The Wells Fargo and Assurant lawsuit (case number 3:15cv671, in U.S. District Court for the District of Connecticut) was filed by Jeffrey Navin and John O’Reilly, and seeks to represent similarly situated plaintiffs. In court documents, the plaintiffs allege Wells Fargo and Assurant obtained “improper financial benefits by imposing force-placed insurance policies on properties, some of which are already covered by homeowners insurance policies purchased by the homeowner.”

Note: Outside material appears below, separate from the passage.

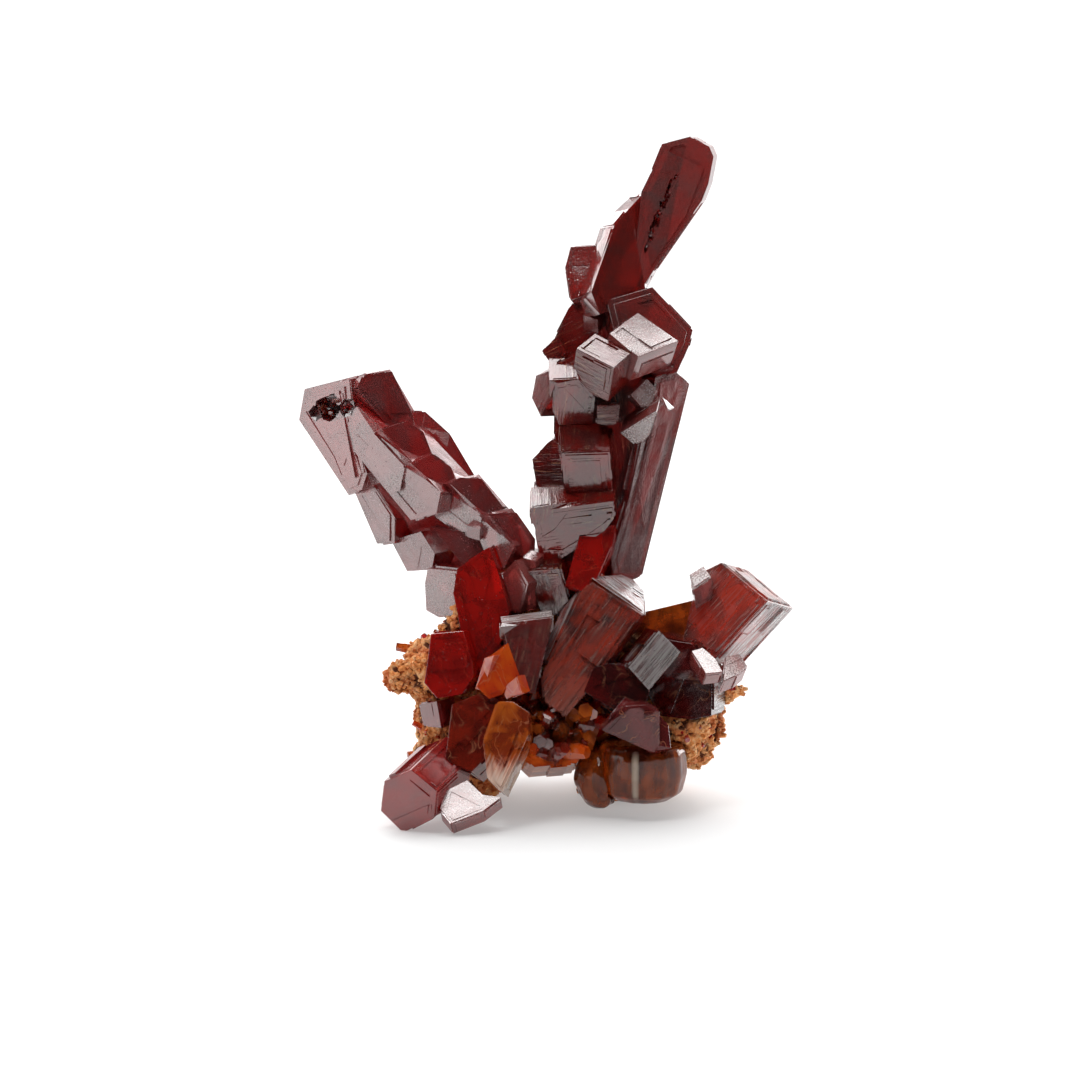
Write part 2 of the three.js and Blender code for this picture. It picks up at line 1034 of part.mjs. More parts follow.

Force-placed insurance is insurance put on a property where the insurance coverage has lapsed to cover the mortgage lender’s stake in the property. But lawsuits allege a variety of complaints against companies involved in force-placed insurance. These complaints include force-placing insurance when the homeowner has a current policy, force-placing insurance for non-existent hazards (such as floods when the property is not in a flood zone), retroactively applying the insurance to periods when no claim was made against the property or there was no risk of loss, charging excessively high fees because the homeowner is not able to purchase commercially available insurance, charging for policies that covered more than the lenders’ stake in the property, and charging high fees to cover illegal kickbacks to lenders.
In some cases, force-placed insurance costs up to 10 times the rate of traditional homeowner insurance, even though force-placed insurance often has limited coverage.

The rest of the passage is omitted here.